La retirada del Líbano, la iniciativa de Barak en Camp David, la retirada unilateral de Gaza en 2005, fueron medidas tendientes a bajar la tensión, solucionar conflictos, evitar enfrentamientos, allanar el camino de una necesaria y merecida paz. Las contrapartes de Israel tomaron estos gestos y estas acciones como muestras de debilidad, una debilidad que debía ser aprovechada
A la comprobada percepción de debilidad cuando se trata de apaciguar, debe sumarse la también peligrosa percepción de ser un tigre de papel cuando no se cumple con las amenazas hechas. Israel, al iniciarse los terribles acontecimientos del 7 de octubre de 2023, amenazó con destruir a Hamás, con liquidar su control sobre Gaza. Esto no se ha podido logar por razones que no necesariamente sean la falta de poderío israelí o su capacidad militar. Diplomacia, daños colaterales, presiones de muchos y falta de empatía con Israel de parte de otros tantos, han hecho difícil cumplir la amenaza. Pero estas circunstancias, que debieran tomarse como válidas razones para deponer las armas, regresar a los rehenes y acordar un cese al fuego, terminan generando la peligrosa impresión de Israel como un tigre de papel.
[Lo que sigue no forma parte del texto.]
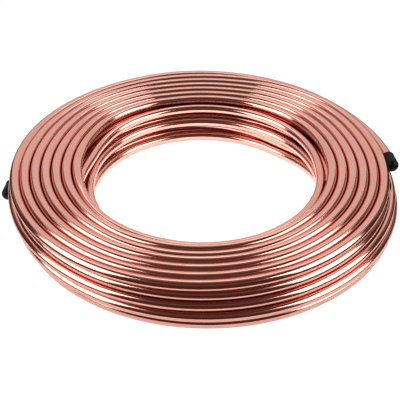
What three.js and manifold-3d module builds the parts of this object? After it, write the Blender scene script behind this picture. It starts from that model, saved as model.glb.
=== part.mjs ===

Si con Hamás en Gaza esta percepción es muy peligrosa, mucho más lo es cuando se refiere al conflicto postergado con Hezbolá en el sur del Líbano. Israel ha amenazado con terminar esta delicada y desagradable vivencia de cohetes que son disparados todos los días sobre su población, y decenas de miles de refugiados dentro del país sin poder regresar a sus casas.
Y si Hezbolá constituye un peligro, uno descomunalmente mayor es Irán y su capacidad nuclear en desarrollo. Un tigre de papel que ruge y no muerde, sin amigos ni aliados que lo respalden, tiene pocas probabilidades se sobrevivir si es que no se convierte en un verdadero león. Un león que muerda sin tener que rugir.